Casey is talking to local cops, social workers and health-care professionals about the Sex Workers Addressing Treatment program, which she developed with B.C. social worker Barbara Smith.
“We need to focus on sex-work-specific issues,” she said at a seminar at the Alberta Avenue community hall earlier this month.
SWAT, she explained, is intended to explode the myths about the sex trade and help people trapped in the habit-forming cycle of prostitution. It’s the first of its kind in Canada, with test programs launched at rehab centres in Kelowna and Victoria.
The program is designed to recognize “the distinct culture of sex work and the impact that it has on the people who work in the industry.”
Myths about the sex trade persist, she explained, because most research into the sex trade has been conducted solely on street prostitution, which represents only 10% to 20% of the industry. The rest is “inside,” in escort agencies, massage parlours and on the Internet.
It’s a common misconception, she said, that the vast majority of women go into the sex trade to pay for their drug and alcohol addictions.
In fact, Casey said, only a “tiny minority” who get into it are already addicts. While drug addiction is rampant in the sex trade, most prostitutes develop drug addictions after they go into the business.
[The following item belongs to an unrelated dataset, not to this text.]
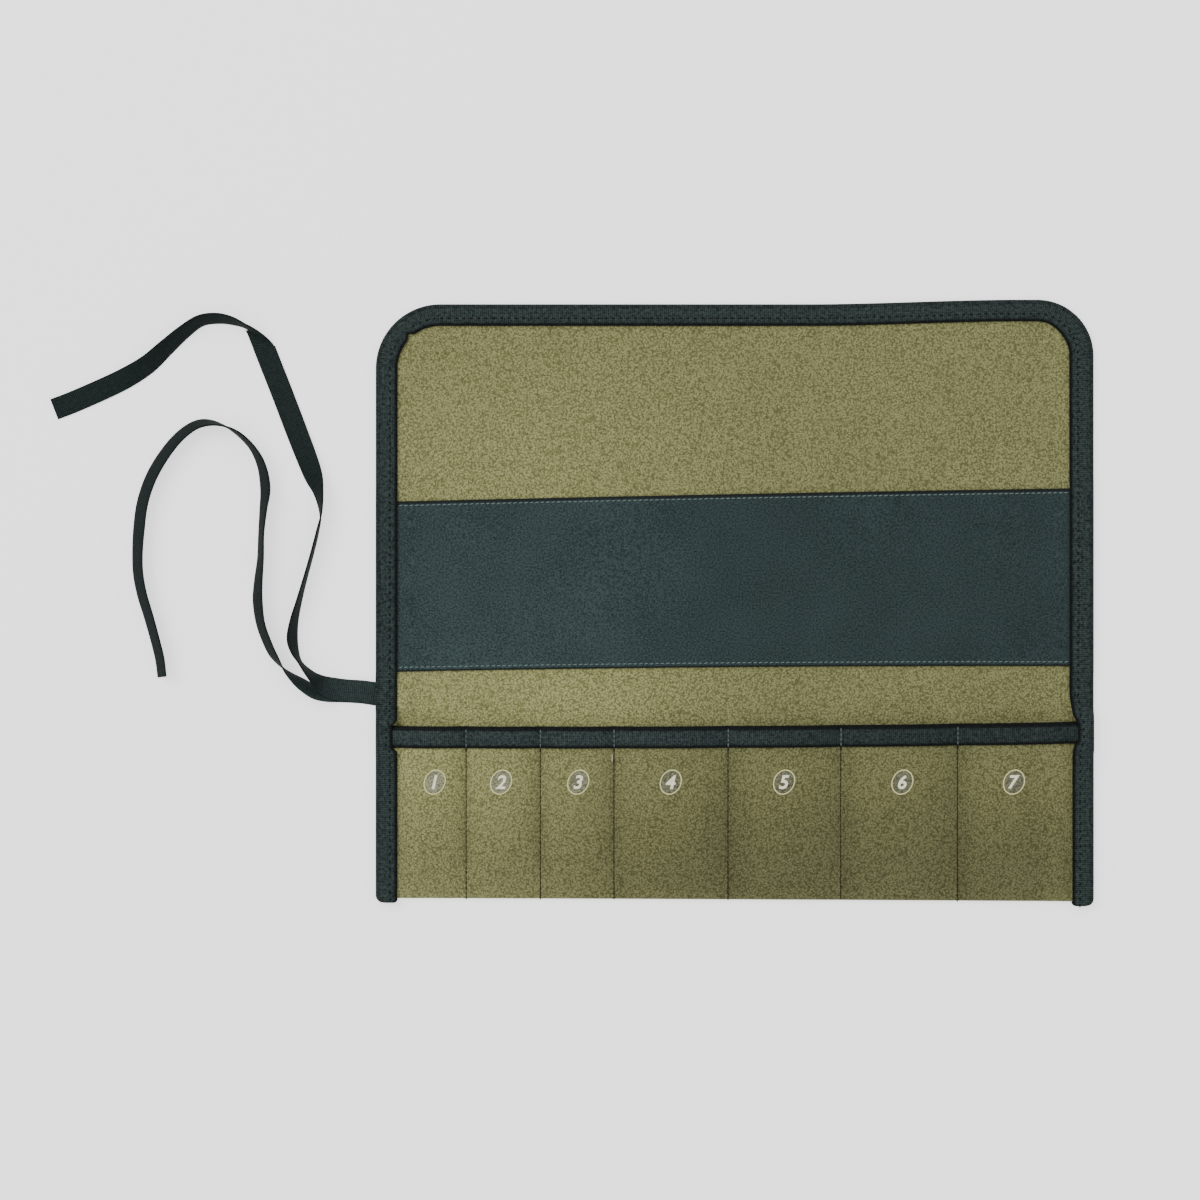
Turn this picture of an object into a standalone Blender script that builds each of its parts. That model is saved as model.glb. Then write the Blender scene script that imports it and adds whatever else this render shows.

Her research found that, by far, most women go into it for the fast money, and it’s that easy cash that becomes the most addictive part.
But often they turn to drugs as the business grinds them down emotionally and spiritually.
People in the sex trade routinely lose their sense of identity, partly because of the need to keep parts of their lives secret.
“I was four different people,” Casey said.
To some she was a sex worker, to others she was a heavy crack-cocaine user and party girl, to others she was a struggling university student and to the rest she was a member of mainstream society.
“I’ve been out of it for eight years and I’m just starting to know who I am,” she said.
Casey also found that one of the biggest reasons people go back to the sex trade after leaving is boredom.
The struggle of living on a budget, without the adrenalin rush and excitement that goes with the business, can lead them to relapse.
SWAT, she said, is designed to address issues that traditional addiction treatment methods can’t.
One former prostitute and recovering crack-cocaine addict, who had to go into rehab six times before she was able to stay clean and sober, said a program like SWAT would have saved her years of misery.
“If I had gone through this I would have recovered 10 years earlier,” she said.
Dawn Hodgins of the Prostitution Awareness and Action Coalition of Edmonton, which brought Casey to the city, said the organization wants to see addictions treatment centres in Alberta adopt the program.